Julian Grocock, chief executive of the Society of Independent Brewers, said: “It is good to see that this government believes in providing long-term support for the British brewing and pubs industry.
“SIBA’s Budget submission to the Treasury this year was based on the very positive impact of the 2013 duty cut on the local brewing industry. Our members now feel more confident about the long-term prospects for their breweries, and are investing in them by buying new equipment, recruiting new staff or opening new pubs.
“This evidence of an industry buoyed by the duty cut, which we presented to government both centrally and locally, through our members’ lobbying of their MPs, is one reason why we have been given what we asked for in this Budget – the ‘same again, please, George.’. We promise to return the Chancellor’s positive response by giving back more of the same from Britain’s local brewers: more investment in breweries, jobs and pubs.”
James Lowman, chief executive at the Association of Convenience Stores, said: “We welcome the scrapping of the alcohol duty escalator and the decision to reduce beer duty by 1p, which will benefit consumers and reduce some of the pressure on local shops losing trade to the illegal market.
“However, there remains a significant illegal market in alcohol products, and we will continue to press for more focus on catching illegal sellers and tougher penalties once they are caught.”
Heineken UK managing director David Forde said: “By freezing cider duty and again reducing beer duty – he sends a clear message that brewing, cider making and the great British pub are important to the UK’s economy.”
Spirits suppliers also welcomed the news as the chancellor said he wanted to boost the “British success story” that is Scotch whisky.
Andrew Cowan, country director for Diageo Great Britain, said: “The Chancellor has today given a huge boost to one of Britain’s most successful industries. From Scotch whisky to London Gin, British spirits are admired and enjoyed around the world. In freeing the industry from a debilitating tax policy the Government has given a show of support for these quality products. That will benefit the industry not just at home but also help us as we fly the flag for British business across the world.”

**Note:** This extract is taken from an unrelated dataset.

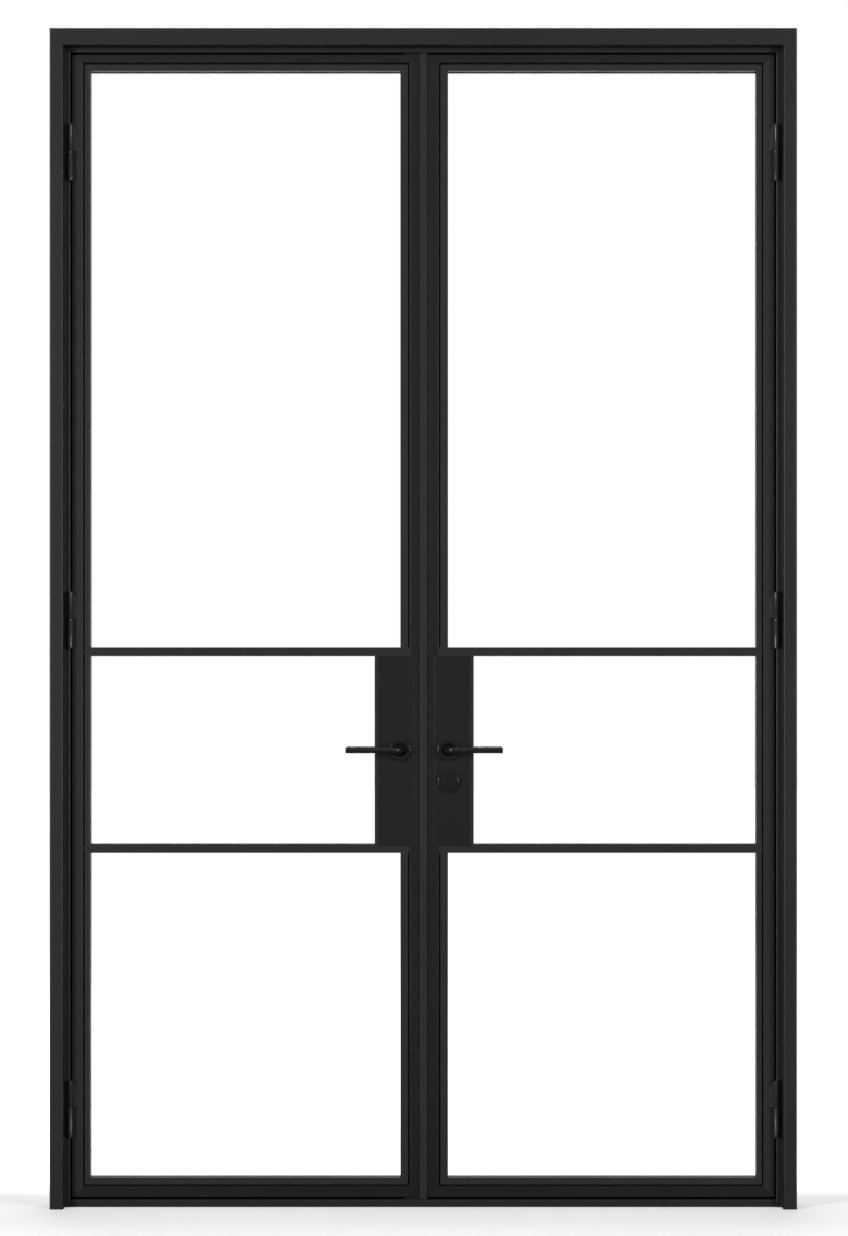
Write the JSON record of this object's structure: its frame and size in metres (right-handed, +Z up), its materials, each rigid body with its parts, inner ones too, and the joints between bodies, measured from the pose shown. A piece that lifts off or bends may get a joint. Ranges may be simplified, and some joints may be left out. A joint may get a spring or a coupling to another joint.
{
  "type": "double french doors in a frame",
  "caption": "Steel-framed double french doors with glazed leaves, glazing bars, lock boxes, lever handles and barrel hinges, hung in their own rebated frame with a low sill.",
  "frame": {"origin": "on the floor, midway between the jambs, in the middle of the closed leaves' thickness", "axes": "+X to the right seen from the front, +Y away from the front towards the back, +Z up; the leaves open towards -Y"},
  "size_m": [1.645, 0.153, 2.6],
  "materials": {
    "black_powder_coat": "satin fine powder coat",
    "black_hardware": "smooth satin",
    "plain_steel": "zinc plated",
    "bearing_steel": "turned",
    "black_rubber": "matt",
    "edge_seal": "matt",
    "clear_glass": "clear float glass"
  },
  "bodies": {
    "frame": {"left_jamb": "black_powder_coat", "right_jamb": "black_powder_coat", "head": "black_powder_coat", "sill": "black_powder_coat", "frame_seal": "black_rubber", "top_bolt_keep": "plain_steel", "bottom_bolt_keep": "plain_steel", "left_frame_knuckles": "black_hardware", "right_frame_knuckles": "black_hardware", "hinge_pins": "plain_steel", "hinge_washers": "bearing_steel"},
    "left_leaf": {"left_hinge_stile": "black_powder_coat", "left_meeting_stile": "black_powder_coat", "left_top_rail": "black_powder_coat", "left_bottom_rail": "black_powder_coat", "left_upper_muntin": "black_powder_coat", "left_lower_muntin": "black_powder_coat", "left_lock_box": "black_powder_coat", "left_glazing_beads": "black_powder_coat", "left_upper_pane": "clear_glass", "left_middle_pane": "clear_glass", "left_lower_pane": "clear_glass", "left_edge_spacers": "edge_seal", "left_glazing_gaskets": "black_rubber", "left_setting_blocks": "black_rubber", "left_leaf_knuckles": "black_hardware", "left_rosettes": "black_hardware", "bolt_gear_case": "plain_steel", "strike_plate": "plain_steel"},
    "right_leaf": {"right_hinge_stile": "black_powder_coat", "right_meeting_stile": "black_powder_coat", "right_top_rail": "black_powder_coat", "right_bottom_rail": "black_powder_coat", "right_upper_muntin": "black_powder_coat", "right_lower_muntin": "black_powder_coat", "right_lock_box": "black_powder_coat", "right_glazing_beads": "black_powder_coat", "right_upper_pane": "clear_glass", "right_middle_pane": "clear_glass", "right_lower_pane": "clear_glass", "right_edge_spacers": "edge_seal", "right_glazing_gaskets": "black_rubber", "right_setting_blocks": "black_rubber", "right_leaf_knuckles": "black_hardware", "right_rosettes": "black_hardware", "meeting_strip": "black_powder_coat", "key_escutcheons": "black_hardware", "lock_case": "plain_steel", "key_levers": "plain_steel", "lock_faceplate": "plain_steel"},
    "left_handle": {"left_front_lever": "black_hardware", "left_back_lever": "black_hardware", "left_spindle": "plain_steel"},
    "right_handle": {"right_front_lever": "black_hardware", "right_back_lever": "black_hardware", "right_spindle": "plain_steel"},
    "latch": {"latch_bolt": "plain_steel"},
    "dead_bolt": {"dead_bolt": "plain_steel"},
    "top_bolt": {"top_bolt": "plain_steel"},
    "bottom_bolt": {"bottom_bolt": "plain_steel"}
  },
  "joints": [
    {"name": "left_leaf_swing", "type": "hinge", "parent": "frame", "child": "left_leaf", "pos_m": [-0.78, -0.0305, 1.3], "axis": [0, 0, -1], "range_deg": [0, 110]},
    {"name": "right_leaf_swing", "type": "hinge", "parent": "frame", "child": "right_leaf", "pos_m": [0.78, -0.0305, 1.3], "axis": [0, 0, 1], "range_deg": [0, 110]},
    {"name": "left_handle_turn", "type": "hinge", "parent": "left_leaf", "child": "left_handle", "pos_m": [-0.051, 0, 1.0105], "axis": [0, -1, 0], "range_deg": [0, 40], "stiffness_Nm_per_rad": 1.6, "springref_deg": -28.65},
    {"name": "right_handle_turn", "type": "hinge", "parent": "right_leaf", "child": "right_handle", "pos_m": [0.055, 0, 1.0105], "axis": [0, 1, 0], "range_deg": [0, 40], "stiffness_Nm_per_rad": 1.6, "springref_deg": -28.65},
    {"name": "latch_slide", "type": "slide", "parent": "right_leaf", "child": "latch", "axis": [1, 0, 0], "range_m": [0, 0.0122]},
    {"name": "dead_bolt_slide", "type": "slide", "parent": "right_leaf", "child": "dead_bolt", "axis": [-1, 0, 0], "range_m": [0, 0.0125]},
    {"name": "top_bolt_slide", "type": "slide", "parent": "left_leaf", "child": "top_bolt", "axis": [0, 0, -1], "range_m": [0, 0.014]},
    {"name": "bottom_bolt_slide", "type": "slide", "parent": "left_leaf", "child": "bottom_bolt", "axis": [0, 0, 1], "range_m": [0, 0.014]}
  ],
  "couplings": [
    {"joint": "latch_slide", "follows": "right_handle_turn", "m_per_rad": 0.0174},
    {"joint": "top_bolt_slide", "follows": "left_handle_turn", "m_per_rad": 0.02},
    {"joint": "bottom_bolt_slide", "follows": "left_handle_turn", "m_per_rad": 0.02}
  ]
}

Wine did not fare as well as rival alcoholic drinks as duty will rise at the rate of inflation, but Wine and Spirit Trade Association chief executive Miles Beale said members would be toasting the Chancellor.
“It is great news that our Call Time on Duty campaign has been successful. This will be widely welcomed by consumers and businesses across the UK,” he said. “The chancellor’s decision to scrap the alcohol duty escalator a year early and freeze alcohol duty for spirits is fantastic news and will be widely welcomed by consumers and businesses.
“The move will help British pubs, bars, and restaurants up and down the country, and will boost jobs and investment in the great British drinks industry and in the hospitality sector more widely. While we would have liked to have seen a complete freeze on wine duty, the WSTA and our Call Time on Duty campaign partners applaud the chancellor’s decision to scrap the escalator and will be raising a toast to George Osborne.”
But not everyone is happy. The chancellor said that the escalator on tobacco would remain through the next parliament as there were no compelling health reasons to remove it.
Paul Stockall, of the Tobacco Manufacturers’ Association, said: “Today’s announcement to increase tobacco duties by 2% above inflation and continue this duty escalator policy through the next parliament will do nothing to arrest the increase in illegal tobacco that is currently costing the UK Government up to £7.9m per day in lost tax revenues.
“This loss in revenue is further compounded by the Office for Budget Responsibility’s repeated downgrading of legitimate tobacco receipts, which has seen projected revenues for 2013/14 fall by up to £200mn, as consumers faced with higher tax led prices and weak disposable income increasingly switch to the illegal market. The Government has missed an important opportunity to address this counterproductive tax policy.”